For those of you who think I'm just randomly bitching in these rants... okay, yeah, you got me. But it's not only bitchery. It's real and true amazement at the complete generational discrepancies. I feel like an anthropologist washed up on some exotic shore.... Teenybopper Isle.
And it's a scary place.

Posted by LeeAnn at May 17, 2004 09:42 AM
Comments

Let me take a wild guess. The new fairy floss guy (what the hell is fairy floss?) is not named "Smith", "Robertson", "Sorenson", or even "Andropov".

I suspect that he wouldn't tell you his name because a mere female mortal could not possibly comprehend such lofty ideas.

Posted by: Mike at May 17, 2004 11:07 AM

I don't understand. I worked behind a register in high school and I was nice and polite and worked hard. I paid my way for two school trips to Europe out of it. My parents have the hardest time staffing their store with kids who want to work at all. You'd think a guy who's totaled his new car by falling asleep at the wheel (he's lucky not to be dead), would be dying to work extra shifts... No way. Lazy fuckers. I think turning 30 means getting old and realize that teenagers really are as dumb as they look. I'm less than 10 years older than some of these guys. They don't want to work at *their* parents' stores, so they work at mine, and do a crappy job. 'Tuck in your shirt!' 'Don't lose your name tag anymore! Or I will WRITE IT ONTO THE FRONT!' 'Do you know what scrubbing the sink is? Make sure it's C-L-E-A-N.' 'Is it too much to ask you guys to fill the soda racks before the lunchtime rush comes in? I'd like there to be sodas for customers to buy.'

Posted by: mapgirl at May 17, 2004 12:05 PM

Teenagers are young and stupid. You accept it. You move on.

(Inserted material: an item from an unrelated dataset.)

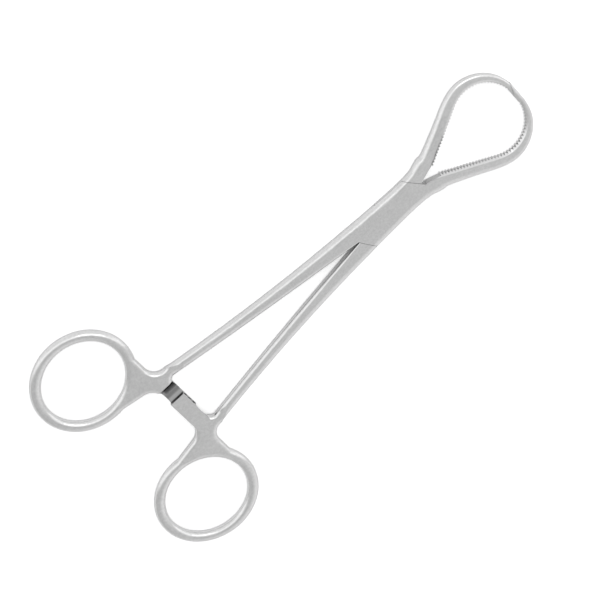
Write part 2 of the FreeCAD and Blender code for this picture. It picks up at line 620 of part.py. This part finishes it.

Hell, these days, You post an amusing entry detailing your encounter.

Back in my day we used to wave canes at the youngins and call them 'young whippersnappers' we didn't have this fandangled inter-thingy. The youth of today just don't know how easy they have it.

Posted by: xade at May 17, 2004 06:56 PM

LeeAnn, you forgot the perk of spending the day with underachieving teenagers--the expansion of your vocabulary!!!! The next time the GM1 asks what you want to do of an evening, you murmur "Dude, let's just chill at the crib..."

Posted by: Susie at May 17, 2004 11:14 PM

Wasn't the latest Survivor held on Teenybopper Isle?

Posted by: Simon at May 18, 2004 01:48 AM

When I worked in the Pediatrics clinic, we had a day for "Young Parents" and there were all sorts of ridiculous names that they'd put on these babies. I had to call out the patient's name, so that was the baby; once I came across the name "Chrisse", and I pronounced it "Krissy". The teenage mother wouldn't come up with the kid, until I "pronounced the name right", but she wouldn't tell me how to say it!!!!! The grandmother finally told me it was pronounced "Sher-eese". I wondered later if they celebrated "Sher-ismas" in December.

Posted by: Scooterdeb at May 18, 2004 01:28 PM

I am just looking for the answer to the What is fairy floss? question, as well. Oh, and how many pimples did this kid have?

Posted by: Tiger at May 20, 2004 06:51 PM

I think fairy floss is cotton candy. That's the best I can come up with.